Efficient Implicit Neural Compression of Point Clouds via Learnable Activation in Latent Space
Yichi Zhang, Qianqian Yang
TL;DR
This work tackles the challenge of efficiently compressing LiDAR-derived point clouds by reframing PCC as neural parameter compression. It introduces PICO, a two-stage framework that separately optimizes geometry and attribute INRs, and LeAFNet, a Kolmogorov-Arnold Network–inspired backbone with learnable activations to improve implicit function fitting while remaining parameter-efficient. The method integrates adaptive sampling, a dynamic occupancy threshold, voxel-wise color regression with nearest-neighbor mapping, and a quantization-then-entropy coding pipeline (DeepCABAC) to produce compact bitstreams.
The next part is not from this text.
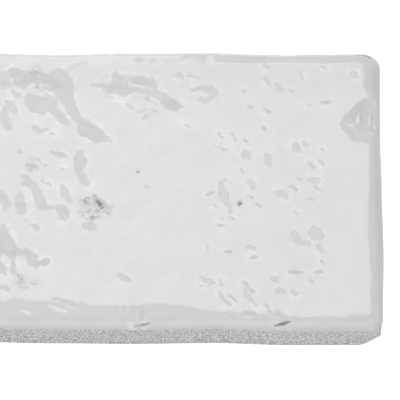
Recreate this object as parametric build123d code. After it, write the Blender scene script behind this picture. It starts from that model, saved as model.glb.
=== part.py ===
from build123d import *

import os
from math import exp, pi, radians, sin, tan

# A glazed ceramic wall tile with a hand-made look, pressed and fired as one piece.
# It lies on its back: X runs along its length, Y across its width, and Z out of the glazed face.
# The origin is in the middle of the back, on the plane that the lands of the back lie in.
# Lengths are in millimetres.

# Overall size
LENGTH = 200.0
WIDTH = 65.0
THICKNESS = 9.0

# Outline: the sides stray from straight lines, each corner is rounded by its own amount, and the
# walls lean in towards the back by the angle of the draft in degrees
SIDE_STRAY = 0.35
FRONT_RIGHT_CORNER = 2.9
FAR_RIGHT_CORNER = 3.6
FAR_LEFT_CORNER = 4.2
FRONT_LEFT_CORNER = 3.8
DRAFT_ANGLE = 1.3

# How far each side strays outwards at even steps along it, as shares of SIDE_STRAY
FRONT_STRAYS = (0.3, -0.5, 0.8, -0.2, -0.9, 0.4, -0.6, 0.7, -0.5, 0.3, 0.8)
RIGHT_STRAYS = (0.8, 0.2, -0.5)
FAR_STRAYS = (-0.8, 0.7, 0.1, -0.6, 0.6, -0.8, 0.5, -0.9, 0.2, 0.8, -0.3)
LEFT_STRAYS = (0.5, -0.7, 0.4)

# Glazed face: it falls towards the sides, is rounded over at its rim, and undulates
PILLOW_DROP = 0.35
PILLOW_REACH = 9.0
FACE_WAVE = 0.08
LONG_WAVE = 46.0
CROSS_WAVE = 31.0
LONG_SHIFT = 5.9
CROSS_SHIFT = 2.0
RIM_RADIUS = 2.0
SURFACE_STEP = 5.0

# Dents in the face, each (x, y, across, depth): the place of its middle, its width and how deep it is
DENTS = (
    (98.6, 15.8, 12.0, 1.0),
    (40.6, -4.6, 5.2, 0.5),
    (34.0, 23.0, 10.0, 0.3),
    (22.5, -13.5, 9.0, 0.3),
    (86.0, -11.5, 7.5, 0.25),
    (-12.0, 10.0, 13.0, 0.3),
    (-37.0, -12.0, 11.0, 0.3),
    (-58.0, 16.0, 12.0, 0.3),
)

# The front right corner is knocked off aslant below the glaze: how far the cut would reach from the
# sharp corner of the back along the front, along the right side and upwards
KNOCK_ALONG = 5.0
KNOCK_ACROSS = 2.8
KNOCK_UP = 13.0

# Back: keys for the adhesive, sunk between the lands that the tile rests on
KEY_WIDTH = 4.4
KEY_LAND = 4.0
KEY_DEPTH = 0.8
KEY_TAPER = 20.0
BACK_BORDER = 7.0
BACK_EDGE = 0.5


def side(start, end, strays):
    """One side of the outline: a smooth curve that strays from the line between its ends."""
    along = (end - start).normalized()
    outwards = along.rotate(Axis.Z, -90)
    step = (end - start) / (len(strays) + 1)
    middle = [
        start + step * (place + 1) + outwards * (SIDE_STRAY * stray)
        for place, stray in enumerate(strays)
    ]
    return Spline(start, *middle, end, tangents=(along, along))


def outline(inset, height):
    """The tile's outline as a flat face, drawn inwards by inset all round, at a height."""
    right = LENGTH / 2 - inset
    far = WIDTH / 2 - inset
    front_start = Vector(-right + FRONT_LEFT_CORNER, -far)
    front_end = Vector(right - FRONT_RIGHT_CORNER, -far)
    right_start = Vector(right, -far + FRONT_RIGHT_CORNER)
    right_end = Vector(right, far - FAR_RIGHT_CORNER)
    far_start = Vector(right - FAR_RIGHT_CORNER, far)
    far_end = Vector(-right + FAR_LEFT_CORNER, far)
    left_start = Vector(-right, far - FAR_LEFT_CORNER)
    left_end = Vector(-right, -far + FRONT_LEFT_CORNER)
    edges = [
        side(front_start, front_end, FRONT_STRAYS),
        TangentArc(front_end, right_start, tangent=(1, 0)),
        side(right_start, right_end, RIGHT_STRAYS),
        TangentArc(right_end, far_start, tangent=(0, 1)),
        side(far_start, far_end, FAR_STRAYS),
        TangentArc(far_end, left_start, tangent=(-1, 0)),
        side(left_start, left_end, LEFT_STRAYS),
        TangentArc(left_end, front_start, tangent=(0, -1)),
    ]
    return Pos(0, 0, height) * make_face(Wire(edges))


def face_height(x, y):
    """The height of the glazed face above the back at one place."""
    to_side = max(min(LENGTH / 2 - abs(x), WIDTH / 2 - abs(y)), 0)
    fall = PILLOW_DROP * exp(-((to_side * 2 / PILLOW_REACH) ** 2))
    wave = sin(2 * pi * (x + LONG_SHIFT) / LONG_WAVE) * sin(2 * pi * (y + CROSS_SHIFT) / CROSS_WAVE)
    return THICKNESS - fall + FACE_WAVE * wave


def face_surface():
    """The glazed face as one smooth surface, a little larger than the tile."""
    across = round(LENGTH / SURFACE_STEP) + 2
    up = round(WIDTH / SURFACE_STEP) + 2
    points = []
    for column in range(across + 1):
        x = (column - across / 2) * SURFACE_STEP
        row_points = []
        for row in range(up + 1):
            y = (row - up / 2) * SURFACE_STEP
            row_points.append(Vector(x, y, face_height(x, y)))
        points.append(row_points)
    return Face.make_surface_from_array_of_points(points)


def block():
    """The pressed body under its glazed face, before the dents and the keys."""
    clear = 2 * THICKNESS
    lean = clear * tan(radians(DRAFT_ANGLE))
    walls = loft([outline(lean, 0), outline(0, clear)], ruled=True)
    under_face = extrude(face_surface(), amount=clear, dir=(0, 0, -1))
    body = walls & under_face
    rim = body.faces().sort_by(Axis.Z)[-1].edges()
    body = fillet(rim, RIM_RADIUS)
    back = body.faces().sort_by(Axis.Z)[0].edges()
    return chamfer(back, BACK_EDGE)


def dents():
    """The balls that press the dents into the face."""
    for x, y, across, depth in DENTS:
        radius = ((across / 2) ** 2 + depth**2) / (2 * depth)
        yield Pos(x, y, face_height(x, y) - depth + radius) * Sphere(radius)


def knocked_corner():
    """The splinter that is knocked off the front right corner, as a solid to cut away."""
    corner = Vector(LENGTH / 2, -WIDTH / 2, 0)
    along = corner - Vector(KNOCK_ALONG, 0, 0)
    across = corner + Vector(0, KNOCK_ACROSS, 0)
    top = corner + Vector(0, 0, KNOCK_UP)
    cut = Plane(origin=(along + across) / 2, z_dir=(across - along).cross(top - along))
    return cut * Box(WIDTH, WIDTH, WIDTH, align=(Align.CENTER, Align.CENTER, Align.MIN))


def keys():
    """The long tapered grooves that are sunk into the back."""
    key_length = LENGTH - 2 * BACK_BORDER
    pitch = KEY_WIDTH + KEY_LAND
    count = int((WIDTH - 2 * BACK_BORDER + KEY_LAND) // pitch)
    key = extrude(Rectangle(key_length, KEY_WIDTH), amount=KEY_DEPTH, taper=KEY_TAPER)
    return [place * key for place in GridLocations(0, pitch, 1, count)]


def tile():
    """The finished tile, with the middle of its back at the origin."""
    made = block()
    for ball in dents():
        made -= ball
    made -= knocked_corner()
    made -= keys()
    box = made.bounding_box()
    return Pos(-box.center().X, -box.center().Y, -box.min.Z) * made


os.makedirs("parts", exist_ok=True)
export_step(tile(), "parts/tile.step")
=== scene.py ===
import random
from math import cos, hypot, pi, radians, sin, sqrt, tan

import bmesh
import bpy
import numpy as np
from mathutils import Matrix, Vector, noise


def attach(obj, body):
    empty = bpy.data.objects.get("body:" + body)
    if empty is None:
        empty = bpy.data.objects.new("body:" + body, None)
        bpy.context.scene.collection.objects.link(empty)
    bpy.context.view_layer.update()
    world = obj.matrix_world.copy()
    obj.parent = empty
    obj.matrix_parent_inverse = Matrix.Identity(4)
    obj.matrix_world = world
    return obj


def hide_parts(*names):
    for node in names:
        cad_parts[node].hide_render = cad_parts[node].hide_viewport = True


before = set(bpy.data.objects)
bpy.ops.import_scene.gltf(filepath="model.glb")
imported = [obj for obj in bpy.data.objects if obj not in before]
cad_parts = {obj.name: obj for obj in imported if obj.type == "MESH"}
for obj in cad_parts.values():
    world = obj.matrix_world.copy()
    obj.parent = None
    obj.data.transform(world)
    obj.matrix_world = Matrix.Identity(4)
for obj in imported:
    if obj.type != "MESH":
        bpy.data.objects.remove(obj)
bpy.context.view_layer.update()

# The tile is one piece of pale clay, pressed in a mould, glazed white over its face and rim, and fired.
# Its face keeps the marks of a hand-made look: soft undulations, dragged strokes and a few rough pits.
# Its sides and back are bare clay. Its lengths are in millimetres until its mesh is brought to metres.

MM = 0.001
LENGTH = 200.0
WIDTH = 65.0
THICKNESS = 9.0

# The profile of a side, from the back up the wall and over the rim: the broken edge of the back, how far
# the wall leans in towards the back, the radius of the rim, and the glaze's lower edge, with its height,
# how soft it is and how far the glaze stands proud of the clay
BACK_EDGE = 0.5
PRESS_DRAFT = 0.2
RIM_ROLL = 2.0
GLAZE_LINE = 6.9
GLAZE_SOFT = 0.3
GLAZE_STEP = 0.16

# The sheet that is draped over the tile has lines up the wall, more of them about the glaze's lower edge,
# and lines over the rim. The gaps lie between these three groups and the glaze's lower edge.
LOW_WALL_LINES = 6
GLAZE_LINES = 3
ROLL_LINES = 9
LOW_WALL_GAP = 0.6
BELOW_GLAZE_GAP = 0.35
ABOVE_GLAZE_GAP = 0.1
ROLL_GAP = 0.4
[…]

Empirical results on the 8iVFB dataset show substantial RD gains over MPEG G-PCC and V-PCC for both geometry and joint geometry-attribute compression, validating the approach and its potential to influence future intelligent PCC standards.
Abstract
Implicit Neural Representations (INRs), also known as neural fields, have emerged as a powerful paradigm in deep learning, parameterizing continuous spatial fields using coordinate-based neural networks. In this paper, we propose \textbf{PICO}, an INR-based framework for static point cloud compression. Unlike prevailing encoder-decoder paradigms, we decompose the point cloud compression task into two separate stages: geometry compression and attribute compression, each with distinct INR optimization objectives. Inspired by Kolmogorov-Arnold Networks (KANs), we introduce a novel network architecture, \textbf{LeAFNet}, which leverages learnable activation functions in the latent space to better approximate the target signal's implicit function. By reformulating point cloud compression as neural parameter compression, we further improve compression efficiency through quantization and entropy coding. Experimental results demonstrate that \textbf{LeAFNet} outperforms conventional MLPs in INR-based point cloud compression. Furthermore, \textbf{PICO} achieves superior geometry compression performance compared to the current MPEG point cloud compression standard, yielding an average improvement of $4.92$ dB in D1 PSNR. In joint geometry and attribute compression, our approach exhibits highly competitive results, with an average PCQM gain of $2.7 \times 10^{-3}$.